I am trying to derive DOB in the date datatype format (YYYY-MM-DD) in pyspark from a column that has the info reversed, as a large integer, and with single digit day/month's leading zeroes removed. This last point means the data varies between 6-8 digits in length. There are two circumstances for 7 digit numbers where deriving isn't possible due to ambiguity, I'm happy to output null values for these cases.
Examples:
- 831945 = 8th March 1945
- 1232000 = 12th March 2000
- 11102000 = 11th Oct 2000
Ambiguous examples:
- 111YYYY = 1st Nov or 11th Jan
- 112YYYY = 1st Dec or 11th Feb
It's quite complicated logic to code which is a bit above me.

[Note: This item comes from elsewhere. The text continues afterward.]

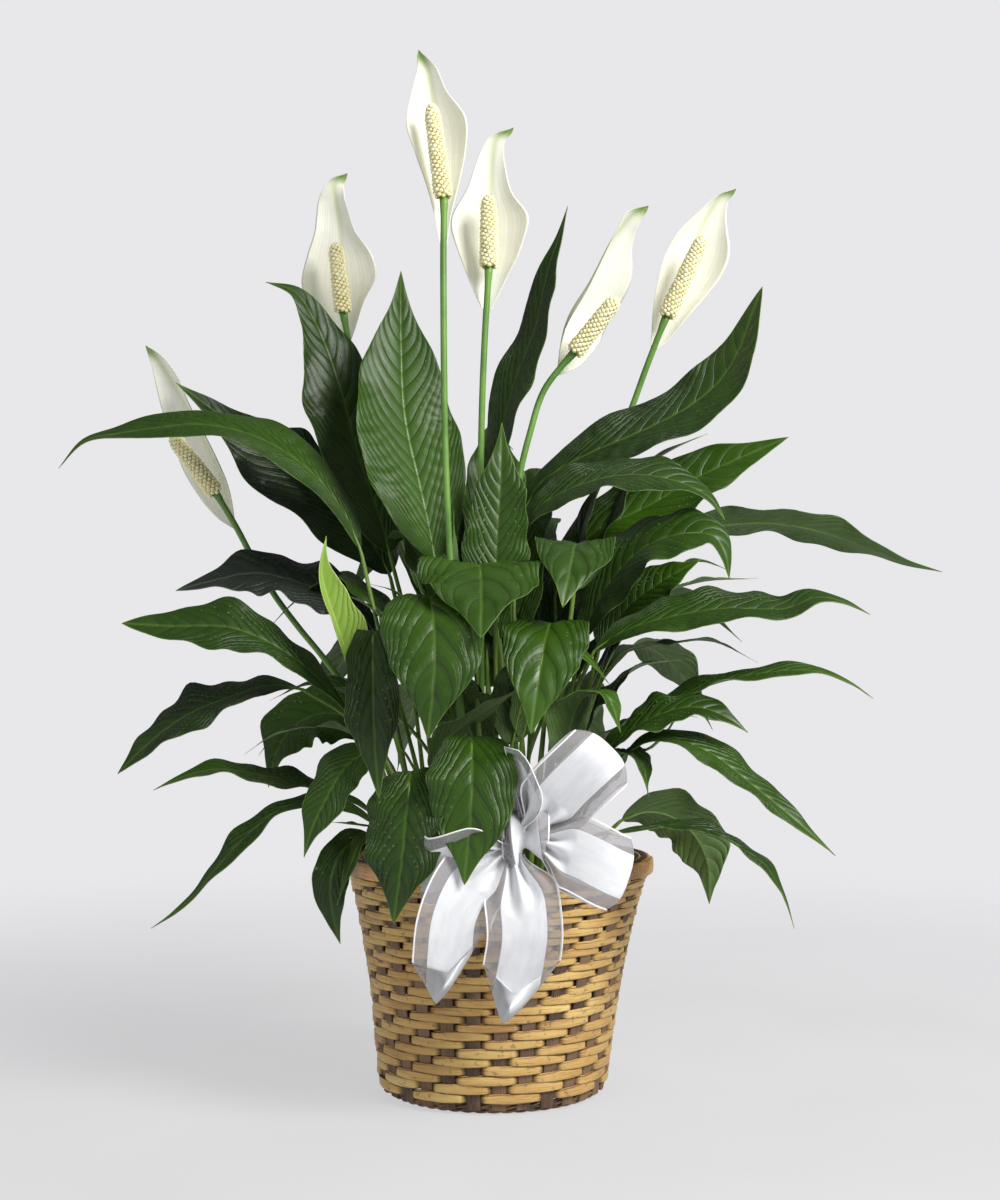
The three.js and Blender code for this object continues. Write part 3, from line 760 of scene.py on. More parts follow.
def grown_blade(skin, blade, habit, thickness):
    """Adds a leaf's blade to the skin: pleated between its side veins, waved along its edges."""
    t = np.array([0.0, 0.035, 0.10, 0.20, 0.31, 0.42, 0.53, 0.64, 0.75, 0.85, 0.93, 0.985, 1.0])
    t = np.concatenate([-t[:0:-1], t])
    rows = len(blade.middle)
    share = np.linspace(0.0, 1.0, rows)[:, None]
    t = t[None, :]
    side = np.abs(t)
    belly = math.log(0.5) / math.log(habit["belly"])
    shape = np.sin(np.pi * np.clip(share, 0.0, 1.0) ** belly) ** habit["full"]
    shape = shape * (1.0 - habit["pointed"] * eased(share, 0.62, 1.0))
    half = np.maximum(0.15 * MM, habit["wide"] * blade.half.max() * shape / shape.max())
    half = half * (1.0 + habit["lean"] * np.sign(t))
    inside = np.sin(np.pi * np.clip(share, 0.0, 1.0)) ** 0.6
    bay = 2 * math.pi * share + habit["phase"] + np.where(t > 0, 0.0, 2.3)
    half = half * (1.0 + habit["wobble"] * inside * (0.6 * np.sin(2.7 * bay) + 0.5 * np.sin(5.9 * bay + 1.0)))
    sweep = habit["slant"] * side**1.2
    phase = habit["veins"] * (share - sweep) / (1.0 - sweep)
    rise = half * (habit["fold"] * side - habit["arch"] * side**2)
    wave = 2 * math.pi * habit["waves"] * share + habit["phase"]
    shift = np.where(t > 0, 0.0, 1.9 + habit["phase"])
    ripple = np.sin(wave + shift) + 0.45 * np.sin(2.3 * wave + 2 * shift + 1.0)
    rise = rise + (habit["ripple"] * half + 0.8 * MM * inside) * ripple * side**2.2 * inside
    narrow = np.minimum(1.0, half / (18 * MM)) ** 1.5
    pleat = habit["pleat"] * MM * narrow * np.sin(math.pi * np.clip(side, 0, 1)) ** 0.7
    rise = rise - pleat * np.cos(2 * math.pi * phase) * inside
    rise = rise - 0.5 * MM * np.exp(-((side * half / (1.3 * MM)) ** 2)) * inside
    sideways = blade.across[:, None] * (t * half)[..., None]
    top = blade.middle[:, None] + sideways + blade.up[:, None] * rise[..., None]
    body = thickness * np.minimum(1.0, half / (3 * MM)) * np.broadcast_to(1.0, t.shape)
    bottom = top - surface_normals(top, blade.up) * np.broadcast_to(body, rise.shape)[..., None]
    edges = (top[:, [0, -1]] + bottom[:, [0, -1]]) / 2
    rings = np.concatenate([edges[:, :1], top[:, 1:-1], edges[:, 1:], bottom[:, -2:0:-1]], axis=1)
    order = np.concatenate([np.arange(t.shape[1]), np.arange(t.shape[1] - 2, 0, -1)])
    below = np.concatenate([np.zeros(t.shape[1]), np.ones(t.shape[1] - 2)])
    below[[0, t.shape[1] - 1]] = 0.5
    from_rib = (side * half / MM)[:, order]
    from_edge = ((1 - side) * half / MM)[:, order]
    across_uv = np.broadcast_to(((t + 1) / 2)[:, order], from_rib.shape)
    along_uv = np.broadcast_to(share, from_rib.shape)
    uv = np.stack([along_uv, across_uv], axis=2)
    marks = np.stack([phase[:, order], from_rib, from_edge], axis=2)
    tone = habit["tone"] + 0.10 * np.sin(5 * share + habit["phase"])
    look = [np.broadcast_to(value, from_rib.shape) for value in (tone, 1.0, below)]
    look = np.stack(look, axis=2)
    skin.loft(rings, uv, marks, look)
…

I'm thinking I could derive new year, month and day columns before deriving the DOB. First derive day and year cols whilst simultaneously dropping these digits from the merged digits col to leave the month.
Year = last 4 digits.
Day:
- if len 6 then day = first digit
- if len 7 and 2nd digit = 0 or >=2 then day = first two digits
- if len 7 and 2nd digit = 1 and 3rd digit ==0 then day = first digit
- if len 7 and 2nd digit = 1 and 3rd digit ==1,2 then output null
- if len 7 and 2nd digit = 1 and 3rd digit >=3 then day = first two digits
- if len 7 and 2nd digit =>2 then day = first two digits
- if len 8 then day = first two digits
Before:
merged digits | Day | Year
1232000 | |
After:
merged digits | Day | Year
3 | 12 | 2000
Just an idea. Thanks for your help and ideas!